I also was diagnosed with major depressive disorder in my early or mid 20s around the time weed first started freaking me out and an anxiety disorder.

So now I've been on antidepressants for three years , mirtazapine ( remeron) and clonazepam daily for two years they work really well and saved my life cuz I was suicidal for two years before I got put on Meds. I'm doing good now but damn I miss weed.
 
And I had gotten baked thousands of times daily from 14 to 21 and loved it but now the high is different and I freak out.
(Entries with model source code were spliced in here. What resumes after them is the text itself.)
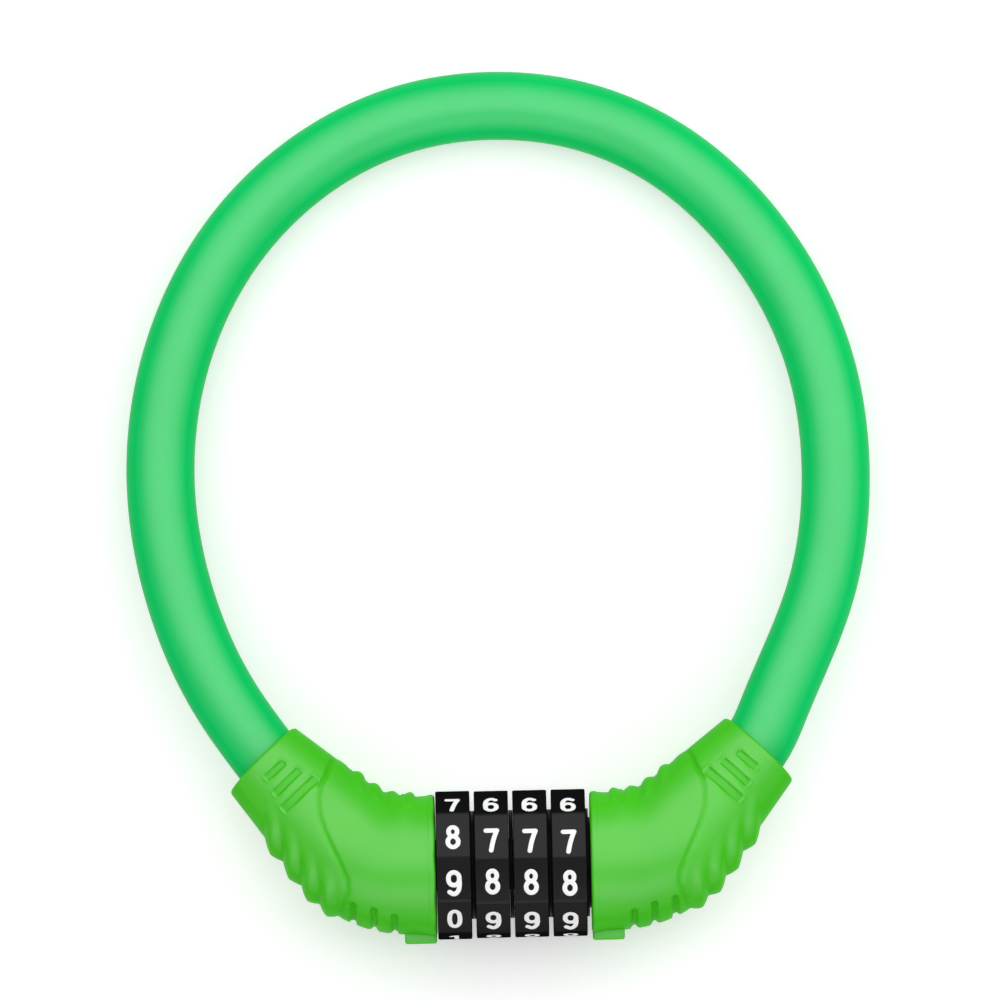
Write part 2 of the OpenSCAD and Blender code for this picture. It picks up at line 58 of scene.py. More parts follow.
# How near two points lie that are doubles of each other, in metres.
DOUBLED = 1e-7
WHITE = (1.0, 1.0, 1.0, 1.0)
BLACK = (0.0, 0.0, 0.0, 1.0)

Piece = bpy.types.Object
Socket = bpy.types.NodeSocket
Point = tuple[float, float]
Triple = tuple[float, float, float]


class Body(Enum):
    """The bodies that move apart."""

    LOCK = "lock_body"
    PULL_OFF = "pull_off_end"
    DIAL_1 = "dial_1_body"
    DIAL_2 = "dial_2_body"
    DIAL_3 = "dial_3_body"
    DIAL_4 = "dial_4_body"


class Slot(Enum):
    """The record's material slots."""

    COVER = "cover_green"
    SLEEVE = "sleeve_green"
    ROPE = "rope_steel"
    DIAL = "dial_black"


# ---------------------------------------------------------------- hand tools


class Bench:
    """The hand tools that every piece is made with."""

    @staticmethod
    def deselect() -> None:
        """Leaves edit mode and selects nothing."""
        if bpy.context.object and bpy.context.object.mode != "OBJECT":
            Bench.shut()
        bpy.ops.object.select_all(action="DESELECT")

    @staticmethod
    def pick(*pieces: Piece) -> None:
        """Selects these pieces alone and makes the first one active.

        Args:
            pieces: The pieces to select.
        """
        Bench.deselect()
        for piece in pieces:
            piece.select_set(True)
        bpy.context.view_layer.objects.active = pieces[0]

    @staticmethod
    def edit(piece: Piece, action: str = "SELECT") -> None:
        """Opens a piece in edit mode, by its edges.

        Args:
            piece: The piece to open.
            action: SELECT to select all of it, or DESELECT to select nothing.
        """
        Bench.pick(piece)
        bpy.ops.object.mode_set(mode="EDIT")
        bpy.ops.mesh.select_mode(type="EDGE")
        bpy.ops.mesh.select_all(action=action)

    @staticmethod
    def edit_vertices(piece: Piece, chosen: np.ndarray) -> None:
        """Opens a piece in edit mode with the edges between the chosen vertices selected.

        Args:
            piece: The piece to open.
            chosen: True for each vertex to select.
        """
        Bench.pick(piece)
        bpy.ops.object.mode_set(mode="EDIT")
        bpy.ops.mesh.select_mode(type="VERT")
        bpy.ops.mesh.select_all(action="DESELECT")
        Bench.shut()
        piece.data.vertices.foreach_set("select", chosen)
        bpy.ops.object.mode_set(mode="EDIT")
        bpy.ops.mesh.select_mode(type="EDGE")

    @staticmethod
    def shut() -> None:
        """Leaves edit mode."""
        bpy.ops.object.mode_set(mode="OBJECT")

    @staticmethod
    def extrude(step: Sequence[float]) -> None:
        """Extrudes the selected edges by a step in metres."""
        bpy.ops.mesh.extrude_edges_move(TRANSFORM_OT_translate={"value": step})

    @staticmethod
    def swing(angle: float, at: Vector) -> None:
        """Turns what is selected about the upright through a point in metres."""
        # With no window, transform.rotate turns the other way.
        if angle:
            bpy.ops.transform.rotate(value=-angle, orient_axis="Z", center_override=at)

    @staticmethod
    def swell(share: float, at: Vector) -> None:
        """Scales what is selected about a point in metres."""
        bpy.ops.transform.resize(value=(share, share, share), center_override=at)

    @staticmethod
    def settle(piece: Piece, place: Matrix | None = None) -> None:
        """Puts a piece in its place and moves that place into its mesh.

        Args:
            piece: The piece, which ends at the origin.
            place: Where it goes, or None where it already is.
        """
        Bench.pick(piece)
        if place is not None:
            piece.matrix_world = place @ piece.matrix_world
        bpy.ops.object.transform_apply(location=True, rotation=True, scale=True)

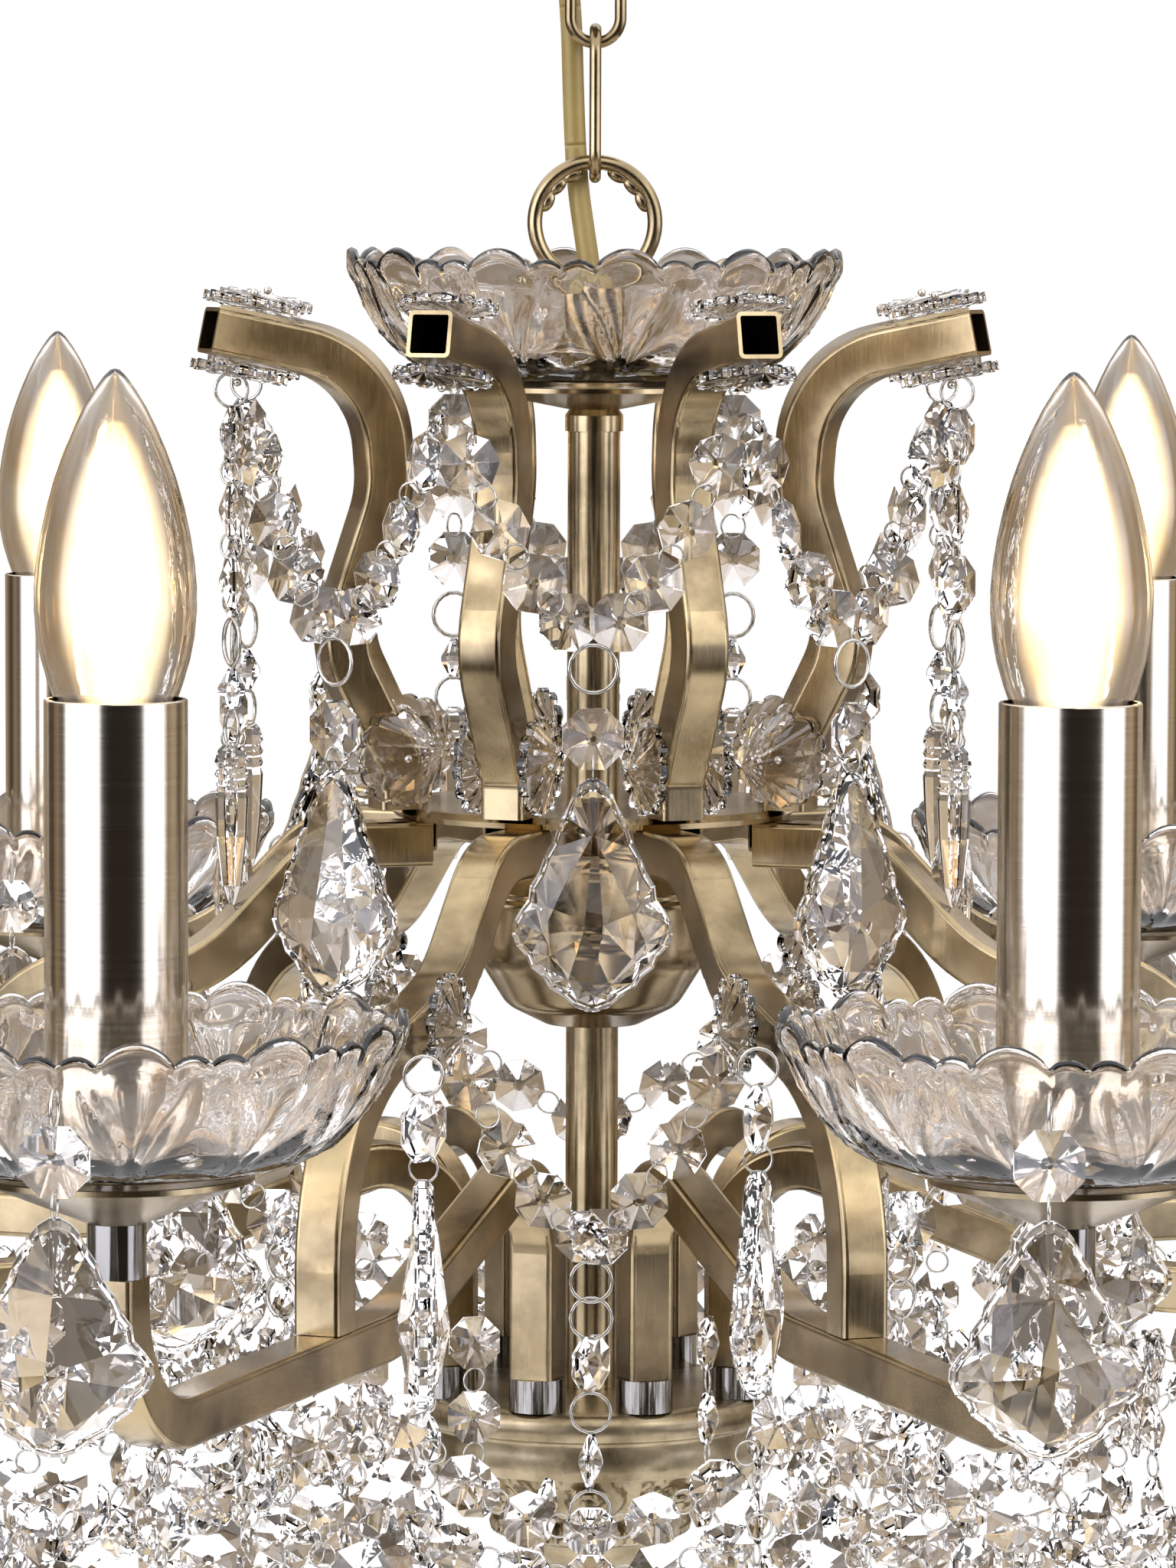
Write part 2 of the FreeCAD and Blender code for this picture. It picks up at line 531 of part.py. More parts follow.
def rosette_pair(middle, normal):
    away = SIZES["tube_half"] + SIZES["rosette_thick"] / 2 + 0.1
    pair = []
    for side in (-1, 1):
        spot = middle + normal * (side * away)
        pair.append(standing_disc(SIZES["rosette_radius"], SIZES["rosette_thick"], spot, normal))
    return pair


rosettes = []
tip_rise = SIZES["tip_height"] - SIZES["scroll_shoulder_height"]
tip_run = SIZES["tip_radius"] - SIZES["scroll_shoulder"]
tip_slope = math.atan2(tip_rise, tip_run)
for angle in SCROLL_ANGLES:
    outward = polar(1, angle)
    along = outward * math.cos(tip_slope) + FreeCAD.Vector(0, 0, math.sin(tip_slope))
    across = polar(1, angle + 90)
    tip = polar(SIZES["tip_radius"], angle, SIZES["tip_height"])
    rosettes += rosette_pair(tip - along * 10, across.cross(along))
    rosettes += rosette_pair(polar(SIZES["foot_radius"] + 1, angle, foot_top + 13.2), across)
for angle in CANDLE_ANGLES:
    rosettes += rosette_pair(polar(124, angle, -329.6), polar(1, angle + 90))
nodes.append(shaped("rosettes", rosettes))


# Cut crystals as plain convex solids: octagons, beads, icicles and flat drops
def octagon(middle, facing):
    """An octagonal crystal whose flat faces point along facing."""
    prism = Part.makePolygon([polar(SIZES["octagon_radius"], 45 * k + 22.5) for k in range(9)])
    solid = Part.Face(prism).extrude(FreeCAD.Vector(0, 0, SIZES["octagon_thick"]))
    solid.translate(FreeCAD.Vector(0, 0, -SIZES["octagon_thick"] / 2))
    turn = FreeCAD.Rotation(FreeCAD.Vector(0, 0, 1), facing)
    solid.Placement = FreeCAD.Placement(middle, turn).multiply(solid.Placement)
    return solid


def bead(middle):
    half = SIZES["bead_length"] / 2
    up, down = FreeCAD.Vector(0, 0, 1), FreeCAD.Vector(0, 0, -1)
    upper = Part.makeCone(SIZES["bead_radius"], 1, half, middle, up)
    return upper.fuse(Part.makeCone(SIZES["bead_radius"], 1, half, middle, down))


def icicle(top):
    down = FreeCAD.Vector(0, 0, -1)
    return Part.makeCone(SIZES["icicle_radius"], 1.2, SIZES["icicle_length"], top, down)


def flat_drop(top, width, length, facing):
    """A kite-shaped pendant: narrow shoulders, widest two thirds down, a blunt point."""
    across = FreeCAD.Vector(-facing.y, facing.x, 0)
    outline = [(0.08, 0), (0.3, -0.3), (0.5, -0.62), (0.34, -0.84), (0.06, -1)]
    right = [top + across * (width * x) + FreeCAD.Vector(0, 0, length * z) for x, z in outline]
    left = [top - across * (width * x) + FreeCAD.Vector(0, 0, length * z) for x, z in reversed(outline)]
    back = facing * (SIZES["drop_thick"] / 2)
    ring = [spot - back for spot in right + left]
    return Part.Face(Part.makePolygon(ring + ring[:1])).extrude(facing * SIZES["drop_thick"])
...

You said you have bipolar. Maybe it has something to do with anxiety and depression disorders mental health. Because I am not bipolar but I have major depressive disorder and an anxiety disorder. Not the same as bipolar but similar I been thru a lot of the same stuff as a bipolar person with episodes and stuff but no bipolar manic highs. Just lows and episodes and panic attacks.
 
I think ur body is telling u its not good for your mental health by releasing flight or fight (anxiety) keep clear or use small amounts rarely
 
I've been thru all of that in a way. I know how u feel. I would say stay away from weed for a few years. And keep taking your medication and keep working on your mental health
 
I agree that it is different for everyone but the action it has on the body generally the same. Now how the body responds to said action will likely vary greaty from person to person based on both physical, mental heal and other prexisting.

Given your conditions, I would suggest quitting weed altogether for some time at least. Also might be worth trying out pure CBD capsules or chamomile teas. If you are already on bipolar medication please be very careful when mixing with other drugs, some combos are deadly.

Honestly, from what I have seen in myself and friends as well I believe that weed can be anxiogenic, or a cause of anxiety. My older brother quit a few years ago because he said he realized it was causing way more anxiety than not smoking.